We at npprteam.shop look at formats the same way we evaluate campaign mechanics: not by theoretical upside, but by repeatable outcomes. If you cannot support the tail risk, don’t choose the format that generates that tail risk.
| Decision factor | Key | Account with a game | Gift |
|---|---|---|---|
| Predictability | Medium, depends on provenance | Medium, depends on account stability | High when gifting is allowed |
| Support load | Medium, spikes on redemption and revocation | High, spikes on access and recovery disputes | Low to medium, spikes on restrictions |
| Reputation risk | Medium | High | Low to medium |
| Where teams misjudge most often | Region, DLC vs base, unclear origin | Ownership, security, account reclamation | Eligibility and region pairing limits |
Risk cost model: how to explain the choice to a manager
To avoid subjective arguments, model expected cost. The purchase price is only the first component. The second component is the probability of an incident multiplied by the cost of that incident. Incident cost includes repeated purchases, refunds, support hours, moderation time, and reputation damage. This is the same logic media buying teams use when they compare nominal CPA to real CPA after rejects, holds, and reversals.

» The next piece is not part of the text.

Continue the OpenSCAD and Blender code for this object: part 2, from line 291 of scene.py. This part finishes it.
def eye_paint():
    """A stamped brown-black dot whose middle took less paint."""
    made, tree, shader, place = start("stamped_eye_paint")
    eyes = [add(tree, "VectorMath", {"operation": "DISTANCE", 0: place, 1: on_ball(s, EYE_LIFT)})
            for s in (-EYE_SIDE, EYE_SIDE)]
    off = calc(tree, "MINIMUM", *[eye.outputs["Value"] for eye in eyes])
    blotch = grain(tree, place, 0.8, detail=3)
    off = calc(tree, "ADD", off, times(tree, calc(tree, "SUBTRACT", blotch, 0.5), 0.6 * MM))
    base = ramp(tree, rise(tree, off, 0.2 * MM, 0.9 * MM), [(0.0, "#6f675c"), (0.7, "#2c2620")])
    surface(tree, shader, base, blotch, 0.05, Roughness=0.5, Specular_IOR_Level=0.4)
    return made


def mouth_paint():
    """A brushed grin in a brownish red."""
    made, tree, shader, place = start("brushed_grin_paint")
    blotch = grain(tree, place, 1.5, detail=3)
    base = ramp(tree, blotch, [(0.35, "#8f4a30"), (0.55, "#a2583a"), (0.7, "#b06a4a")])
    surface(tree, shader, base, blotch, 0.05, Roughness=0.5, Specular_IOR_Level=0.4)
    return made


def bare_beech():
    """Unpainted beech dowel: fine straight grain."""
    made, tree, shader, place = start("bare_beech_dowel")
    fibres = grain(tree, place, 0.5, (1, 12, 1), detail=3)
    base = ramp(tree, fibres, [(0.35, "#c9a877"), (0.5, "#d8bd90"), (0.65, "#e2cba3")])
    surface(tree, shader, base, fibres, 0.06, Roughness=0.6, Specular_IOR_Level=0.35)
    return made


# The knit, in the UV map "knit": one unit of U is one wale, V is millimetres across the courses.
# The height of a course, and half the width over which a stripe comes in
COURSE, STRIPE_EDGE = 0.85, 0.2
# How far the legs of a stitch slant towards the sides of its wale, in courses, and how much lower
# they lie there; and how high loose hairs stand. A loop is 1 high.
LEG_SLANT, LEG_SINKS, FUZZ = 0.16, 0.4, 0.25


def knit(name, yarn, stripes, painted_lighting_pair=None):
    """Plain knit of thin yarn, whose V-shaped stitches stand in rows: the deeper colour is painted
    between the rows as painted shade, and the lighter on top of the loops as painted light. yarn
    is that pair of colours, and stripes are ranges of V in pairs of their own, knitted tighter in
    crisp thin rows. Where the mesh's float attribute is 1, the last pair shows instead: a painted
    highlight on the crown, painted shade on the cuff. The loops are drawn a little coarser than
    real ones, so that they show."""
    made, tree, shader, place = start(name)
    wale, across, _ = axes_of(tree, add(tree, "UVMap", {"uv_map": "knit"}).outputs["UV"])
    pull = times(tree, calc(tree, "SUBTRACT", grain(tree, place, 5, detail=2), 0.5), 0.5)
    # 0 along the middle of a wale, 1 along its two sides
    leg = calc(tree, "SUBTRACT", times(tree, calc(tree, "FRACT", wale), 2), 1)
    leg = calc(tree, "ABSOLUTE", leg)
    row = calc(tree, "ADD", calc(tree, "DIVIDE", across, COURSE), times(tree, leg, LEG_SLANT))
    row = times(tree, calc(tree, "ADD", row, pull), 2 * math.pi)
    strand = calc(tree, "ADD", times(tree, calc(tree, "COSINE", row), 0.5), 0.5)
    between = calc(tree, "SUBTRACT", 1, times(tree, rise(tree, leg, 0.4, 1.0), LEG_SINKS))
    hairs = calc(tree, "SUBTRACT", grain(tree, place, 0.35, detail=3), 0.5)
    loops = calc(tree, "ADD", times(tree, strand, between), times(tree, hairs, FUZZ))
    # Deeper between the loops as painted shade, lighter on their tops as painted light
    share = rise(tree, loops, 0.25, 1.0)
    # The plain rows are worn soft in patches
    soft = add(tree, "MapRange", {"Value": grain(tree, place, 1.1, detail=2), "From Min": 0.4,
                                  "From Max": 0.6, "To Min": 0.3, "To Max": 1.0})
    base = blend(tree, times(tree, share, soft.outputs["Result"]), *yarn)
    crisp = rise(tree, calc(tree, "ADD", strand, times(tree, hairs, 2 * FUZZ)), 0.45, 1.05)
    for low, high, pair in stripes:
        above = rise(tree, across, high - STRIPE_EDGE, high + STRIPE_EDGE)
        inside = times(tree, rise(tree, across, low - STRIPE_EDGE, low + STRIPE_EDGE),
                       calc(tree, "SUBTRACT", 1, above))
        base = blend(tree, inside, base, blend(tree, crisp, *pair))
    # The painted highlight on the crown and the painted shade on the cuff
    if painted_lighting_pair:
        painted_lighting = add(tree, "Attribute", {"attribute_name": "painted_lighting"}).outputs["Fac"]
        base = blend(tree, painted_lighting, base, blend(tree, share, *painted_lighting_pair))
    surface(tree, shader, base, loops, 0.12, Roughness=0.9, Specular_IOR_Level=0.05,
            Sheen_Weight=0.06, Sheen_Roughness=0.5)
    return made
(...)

When you present this model, the conversation becomes operational: which format yields the most stable outcome under our constraints. In 2026, stability wins because platforms are stricter, users are less forgiving, and support bandwidth is always limited.
| Component | How to measure | Hidden cost teams forget |
|---|---|---|
| Acquisition price | Actual paid amount | Fees, conversion spread, intermediaries |
| Incident probability | History by seller, key type, region | Delayed incidents weeks later |
| Incident cost | Support time, repeats, compensation | Negative reviews and trust erosion |
If you treat keys as a controlled-risk instrument instead of a "cheap hack", the outcomes improve immediately. The market rewards teams who build process, demand clear constraints, and price in the long tail rather than pretending it does not exist.